» Short problem:
Repeat the lines of the data that follow, please, starting at the first and stopping after the one with "its own axis.".

» Supplied information:
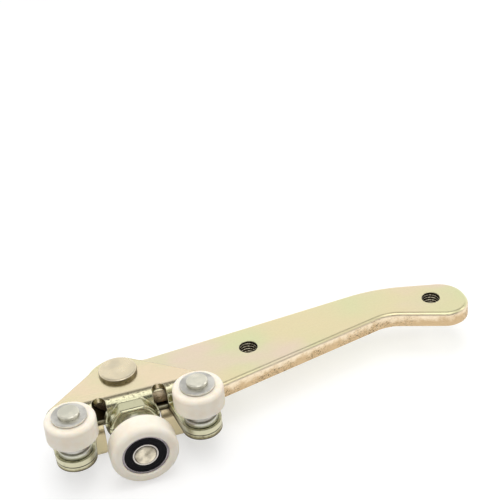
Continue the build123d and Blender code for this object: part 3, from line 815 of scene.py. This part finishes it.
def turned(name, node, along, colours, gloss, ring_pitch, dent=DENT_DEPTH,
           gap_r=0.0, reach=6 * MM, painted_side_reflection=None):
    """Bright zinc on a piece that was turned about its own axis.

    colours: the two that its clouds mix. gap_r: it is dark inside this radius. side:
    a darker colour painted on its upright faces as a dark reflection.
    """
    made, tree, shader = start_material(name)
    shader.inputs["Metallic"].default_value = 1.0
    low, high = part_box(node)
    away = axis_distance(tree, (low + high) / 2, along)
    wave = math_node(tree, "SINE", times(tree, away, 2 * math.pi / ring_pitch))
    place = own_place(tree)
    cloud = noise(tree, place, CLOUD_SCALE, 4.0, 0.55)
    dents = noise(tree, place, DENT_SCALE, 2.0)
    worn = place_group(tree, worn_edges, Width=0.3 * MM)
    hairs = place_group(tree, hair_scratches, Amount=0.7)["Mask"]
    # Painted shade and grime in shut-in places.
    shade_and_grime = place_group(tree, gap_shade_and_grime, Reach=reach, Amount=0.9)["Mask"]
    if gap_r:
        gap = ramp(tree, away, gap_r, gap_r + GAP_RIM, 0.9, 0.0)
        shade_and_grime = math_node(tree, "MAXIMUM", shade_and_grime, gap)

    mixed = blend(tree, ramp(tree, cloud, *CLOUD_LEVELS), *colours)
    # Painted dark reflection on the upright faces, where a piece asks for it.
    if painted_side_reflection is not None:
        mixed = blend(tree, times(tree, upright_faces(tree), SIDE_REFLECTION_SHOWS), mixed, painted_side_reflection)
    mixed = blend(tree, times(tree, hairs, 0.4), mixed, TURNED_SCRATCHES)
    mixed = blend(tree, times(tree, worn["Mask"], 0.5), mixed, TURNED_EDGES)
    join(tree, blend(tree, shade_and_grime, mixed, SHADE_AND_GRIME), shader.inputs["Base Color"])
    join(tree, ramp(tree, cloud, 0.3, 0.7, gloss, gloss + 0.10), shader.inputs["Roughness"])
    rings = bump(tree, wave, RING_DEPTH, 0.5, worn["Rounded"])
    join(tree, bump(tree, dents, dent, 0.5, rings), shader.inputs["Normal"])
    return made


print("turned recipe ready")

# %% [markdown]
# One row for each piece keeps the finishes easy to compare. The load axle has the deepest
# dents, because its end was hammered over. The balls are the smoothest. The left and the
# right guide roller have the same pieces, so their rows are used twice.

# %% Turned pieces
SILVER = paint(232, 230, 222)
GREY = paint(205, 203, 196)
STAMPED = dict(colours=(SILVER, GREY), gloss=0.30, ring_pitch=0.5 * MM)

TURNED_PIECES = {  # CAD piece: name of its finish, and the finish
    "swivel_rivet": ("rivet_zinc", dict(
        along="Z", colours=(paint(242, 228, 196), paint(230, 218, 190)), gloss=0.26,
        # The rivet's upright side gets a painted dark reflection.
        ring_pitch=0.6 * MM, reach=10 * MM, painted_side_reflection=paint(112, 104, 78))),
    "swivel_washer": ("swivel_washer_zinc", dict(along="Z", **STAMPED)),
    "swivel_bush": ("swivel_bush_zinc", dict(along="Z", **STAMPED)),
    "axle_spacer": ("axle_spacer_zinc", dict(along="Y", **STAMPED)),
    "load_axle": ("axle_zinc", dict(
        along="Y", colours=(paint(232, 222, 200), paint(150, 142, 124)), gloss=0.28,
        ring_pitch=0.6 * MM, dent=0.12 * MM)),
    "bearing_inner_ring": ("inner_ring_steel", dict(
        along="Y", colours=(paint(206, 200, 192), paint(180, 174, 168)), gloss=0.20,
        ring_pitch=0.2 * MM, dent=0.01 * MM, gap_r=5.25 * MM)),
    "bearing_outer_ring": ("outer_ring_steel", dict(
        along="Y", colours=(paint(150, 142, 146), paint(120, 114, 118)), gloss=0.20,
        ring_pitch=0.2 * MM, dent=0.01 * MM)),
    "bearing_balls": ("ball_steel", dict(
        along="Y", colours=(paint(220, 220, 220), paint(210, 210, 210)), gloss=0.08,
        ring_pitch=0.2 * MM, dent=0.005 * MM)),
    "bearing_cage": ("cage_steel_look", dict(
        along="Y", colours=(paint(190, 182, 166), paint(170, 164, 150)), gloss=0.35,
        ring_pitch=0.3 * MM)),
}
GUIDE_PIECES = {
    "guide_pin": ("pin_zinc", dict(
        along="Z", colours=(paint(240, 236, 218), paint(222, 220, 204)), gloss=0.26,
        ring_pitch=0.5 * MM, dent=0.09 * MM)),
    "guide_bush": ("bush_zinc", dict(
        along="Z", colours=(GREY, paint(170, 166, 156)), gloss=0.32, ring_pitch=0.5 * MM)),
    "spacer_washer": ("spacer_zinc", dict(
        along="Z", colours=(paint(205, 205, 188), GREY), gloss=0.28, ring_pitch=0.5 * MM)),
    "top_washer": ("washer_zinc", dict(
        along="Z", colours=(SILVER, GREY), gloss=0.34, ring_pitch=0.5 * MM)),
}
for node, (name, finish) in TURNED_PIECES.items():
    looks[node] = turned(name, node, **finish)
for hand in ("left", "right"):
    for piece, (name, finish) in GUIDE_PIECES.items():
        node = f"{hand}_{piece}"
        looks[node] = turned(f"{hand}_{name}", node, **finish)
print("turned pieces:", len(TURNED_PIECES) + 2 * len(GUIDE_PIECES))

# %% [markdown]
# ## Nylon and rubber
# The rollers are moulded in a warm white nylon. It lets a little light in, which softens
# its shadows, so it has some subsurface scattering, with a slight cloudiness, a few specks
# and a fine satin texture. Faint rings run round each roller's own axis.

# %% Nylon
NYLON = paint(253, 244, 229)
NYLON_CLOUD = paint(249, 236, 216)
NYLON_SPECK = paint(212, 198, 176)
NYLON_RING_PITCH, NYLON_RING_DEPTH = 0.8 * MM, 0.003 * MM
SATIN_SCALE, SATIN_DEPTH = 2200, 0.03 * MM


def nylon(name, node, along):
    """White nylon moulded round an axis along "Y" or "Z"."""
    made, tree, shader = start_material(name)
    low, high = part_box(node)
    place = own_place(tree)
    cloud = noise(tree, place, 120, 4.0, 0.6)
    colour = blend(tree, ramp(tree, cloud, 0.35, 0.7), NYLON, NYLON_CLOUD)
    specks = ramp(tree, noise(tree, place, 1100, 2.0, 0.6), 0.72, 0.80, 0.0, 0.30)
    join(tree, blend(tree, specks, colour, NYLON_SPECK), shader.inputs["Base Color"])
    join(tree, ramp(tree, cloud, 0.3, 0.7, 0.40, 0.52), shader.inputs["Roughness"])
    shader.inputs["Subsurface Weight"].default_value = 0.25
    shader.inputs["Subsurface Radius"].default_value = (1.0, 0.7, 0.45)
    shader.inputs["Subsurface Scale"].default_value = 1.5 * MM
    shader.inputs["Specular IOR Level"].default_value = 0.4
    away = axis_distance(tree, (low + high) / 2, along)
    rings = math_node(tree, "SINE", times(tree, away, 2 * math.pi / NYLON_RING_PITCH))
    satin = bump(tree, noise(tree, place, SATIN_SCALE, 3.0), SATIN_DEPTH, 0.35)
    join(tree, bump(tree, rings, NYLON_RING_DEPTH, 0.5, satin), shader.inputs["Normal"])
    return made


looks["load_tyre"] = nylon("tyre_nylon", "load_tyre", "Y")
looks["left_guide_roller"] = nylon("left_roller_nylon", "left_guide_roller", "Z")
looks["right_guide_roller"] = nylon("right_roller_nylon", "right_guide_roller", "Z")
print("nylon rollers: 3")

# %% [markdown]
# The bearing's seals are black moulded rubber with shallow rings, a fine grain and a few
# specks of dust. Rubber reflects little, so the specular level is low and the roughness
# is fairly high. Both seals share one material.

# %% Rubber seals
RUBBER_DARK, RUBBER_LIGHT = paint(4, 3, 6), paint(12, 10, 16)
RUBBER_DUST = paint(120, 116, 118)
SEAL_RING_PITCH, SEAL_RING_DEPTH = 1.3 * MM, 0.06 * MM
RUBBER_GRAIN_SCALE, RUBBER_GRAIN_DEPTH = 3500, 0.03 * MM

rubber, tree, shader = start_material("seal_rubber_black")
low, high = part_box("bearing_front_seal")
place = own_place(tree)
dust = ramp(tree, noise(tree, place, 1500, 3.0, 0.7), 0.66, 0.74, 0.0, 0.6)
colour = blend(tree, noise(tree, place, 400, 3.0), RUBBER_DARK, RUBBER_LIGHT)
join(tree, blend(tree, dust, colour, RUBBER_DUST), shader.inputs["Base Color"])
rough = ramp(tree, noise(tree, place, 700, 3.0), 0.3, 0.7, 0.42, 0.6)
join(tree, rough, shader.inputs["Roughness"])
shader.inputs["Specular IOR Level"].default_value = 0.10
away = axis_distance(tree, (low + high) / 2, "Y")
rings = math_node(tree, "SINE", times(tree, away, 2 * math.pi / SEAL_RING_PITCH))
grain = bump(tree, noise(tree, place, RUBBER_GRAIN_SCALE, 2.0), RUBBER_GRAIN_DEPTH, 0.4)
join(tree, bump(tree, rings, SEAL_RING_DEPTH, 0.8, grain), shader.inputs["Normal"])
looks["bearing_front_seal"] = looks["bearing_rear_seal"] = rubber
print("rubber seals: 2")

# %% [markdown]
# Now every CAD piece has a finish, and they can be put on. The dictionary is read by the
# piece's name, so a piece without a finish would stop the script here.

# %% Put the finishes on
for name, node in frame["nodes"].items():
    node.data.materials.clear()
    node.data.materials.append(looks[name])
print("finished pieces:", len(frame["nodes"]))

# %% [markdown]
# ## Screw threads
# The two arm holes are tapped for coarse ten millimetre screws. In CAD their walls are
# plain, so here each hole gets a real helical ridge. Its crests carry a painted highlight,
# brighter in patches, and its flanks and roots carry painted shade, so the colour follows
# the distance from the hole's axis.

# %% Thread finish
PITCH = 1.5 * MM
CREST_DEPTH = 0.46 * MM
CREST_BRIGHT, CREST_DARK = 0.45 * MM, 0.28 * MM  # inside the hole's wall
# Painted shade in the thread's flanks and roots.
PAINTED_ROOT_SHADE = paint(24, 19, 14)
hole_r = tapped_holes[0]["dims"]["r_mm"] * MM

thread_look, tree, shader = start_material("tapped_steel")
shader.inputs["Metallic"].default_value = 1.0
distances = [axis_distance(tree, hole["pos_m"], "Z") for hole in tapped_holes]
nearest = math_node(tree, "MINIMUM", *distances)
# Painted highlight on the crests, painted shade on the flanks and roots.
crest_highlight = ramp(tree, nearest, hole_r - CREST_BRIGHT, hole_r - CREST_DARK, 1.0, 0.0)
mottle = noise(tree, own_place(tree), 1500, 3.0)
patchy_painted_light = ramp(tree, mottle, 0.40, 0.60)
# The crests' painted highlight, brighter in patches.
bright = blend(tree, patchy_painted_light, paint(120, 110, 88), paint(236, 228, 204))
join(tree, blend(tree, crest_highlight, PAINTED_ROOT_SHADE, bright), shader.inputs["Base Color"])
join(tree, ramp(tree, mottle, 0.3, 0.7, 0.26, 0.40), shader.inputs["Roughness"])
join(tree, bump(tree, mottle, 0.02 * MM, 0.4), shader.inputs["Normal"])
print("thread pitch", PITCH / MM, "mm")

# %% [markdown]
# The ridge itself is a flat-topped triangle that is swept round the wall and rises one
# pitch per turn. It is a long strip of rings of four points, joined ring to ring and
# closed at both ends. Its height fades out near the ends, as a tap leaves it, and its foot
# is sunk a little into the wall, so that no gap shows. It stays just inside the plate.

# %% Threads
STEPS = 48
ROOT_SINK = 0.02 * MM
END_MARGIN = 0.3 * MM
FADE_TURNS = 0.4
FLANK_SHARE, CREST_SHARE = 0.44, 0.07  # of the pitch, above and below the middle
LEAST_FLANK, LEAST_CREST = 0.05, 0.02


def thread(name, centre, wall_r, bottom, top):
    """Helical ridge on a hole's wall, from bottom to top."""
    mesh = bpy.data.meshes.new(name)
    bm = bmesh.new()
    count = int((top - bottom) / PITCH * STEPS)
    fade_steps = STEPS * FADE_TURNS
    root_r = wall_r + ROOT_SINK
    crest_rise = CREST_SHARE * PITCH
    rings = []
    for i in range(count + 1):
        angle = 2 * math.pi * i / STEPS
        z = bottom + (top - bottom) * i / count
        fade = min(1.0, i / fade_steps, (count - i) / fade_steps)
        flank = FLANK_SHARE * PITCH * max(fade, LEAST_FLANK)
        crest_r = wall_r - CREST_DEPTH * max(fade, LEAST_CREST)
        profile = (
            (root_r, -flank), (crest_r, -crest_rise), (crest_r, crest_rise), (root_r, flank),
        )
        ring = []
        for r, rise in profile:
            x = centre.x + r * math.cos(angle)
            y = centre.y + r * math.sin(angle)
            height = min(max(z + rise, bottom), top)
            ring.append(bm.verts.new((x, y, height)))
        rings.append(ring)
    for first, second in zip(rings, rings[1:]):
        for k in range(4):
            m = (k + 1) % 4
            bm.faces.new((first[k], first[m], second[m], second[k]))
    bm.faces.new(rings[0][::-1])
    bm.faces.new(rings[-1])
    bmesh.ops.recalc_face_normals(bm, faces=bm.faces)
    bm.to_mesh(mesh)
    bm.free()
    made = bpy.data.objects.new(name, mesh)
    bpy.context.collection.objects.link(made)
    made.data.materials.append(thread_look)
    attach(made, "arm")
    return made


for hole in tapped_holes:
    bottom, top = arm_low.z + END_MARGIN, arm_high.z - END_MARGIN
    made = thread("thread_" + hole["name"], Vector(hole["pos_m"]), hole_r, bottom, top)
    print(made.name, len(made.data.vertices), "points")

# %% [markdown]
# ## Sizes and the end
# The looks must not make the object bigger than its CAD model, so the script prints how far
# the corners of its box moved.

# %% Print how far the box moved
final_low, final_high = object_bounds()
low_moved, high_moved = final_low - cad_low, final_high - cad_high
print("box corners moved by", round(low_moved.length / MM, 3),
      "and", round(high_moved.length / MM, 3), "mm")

» Task response:
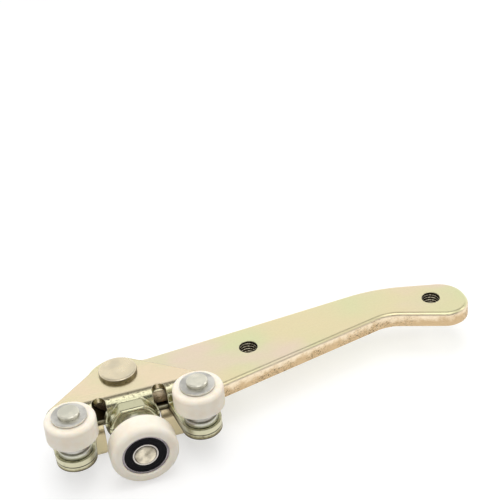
Continue the build123d and Blender code for this object: part 3, from line 815 of scene.py. This part finishes it.
def turned(name, node, along, colours, gloss, ring_pitch, dent=DENT_DEPTH,
           gap_r=0.0, reach=6 * MM, painted_side_reflection=None):
    """Bright zinc on a piece that was turned about its own axis.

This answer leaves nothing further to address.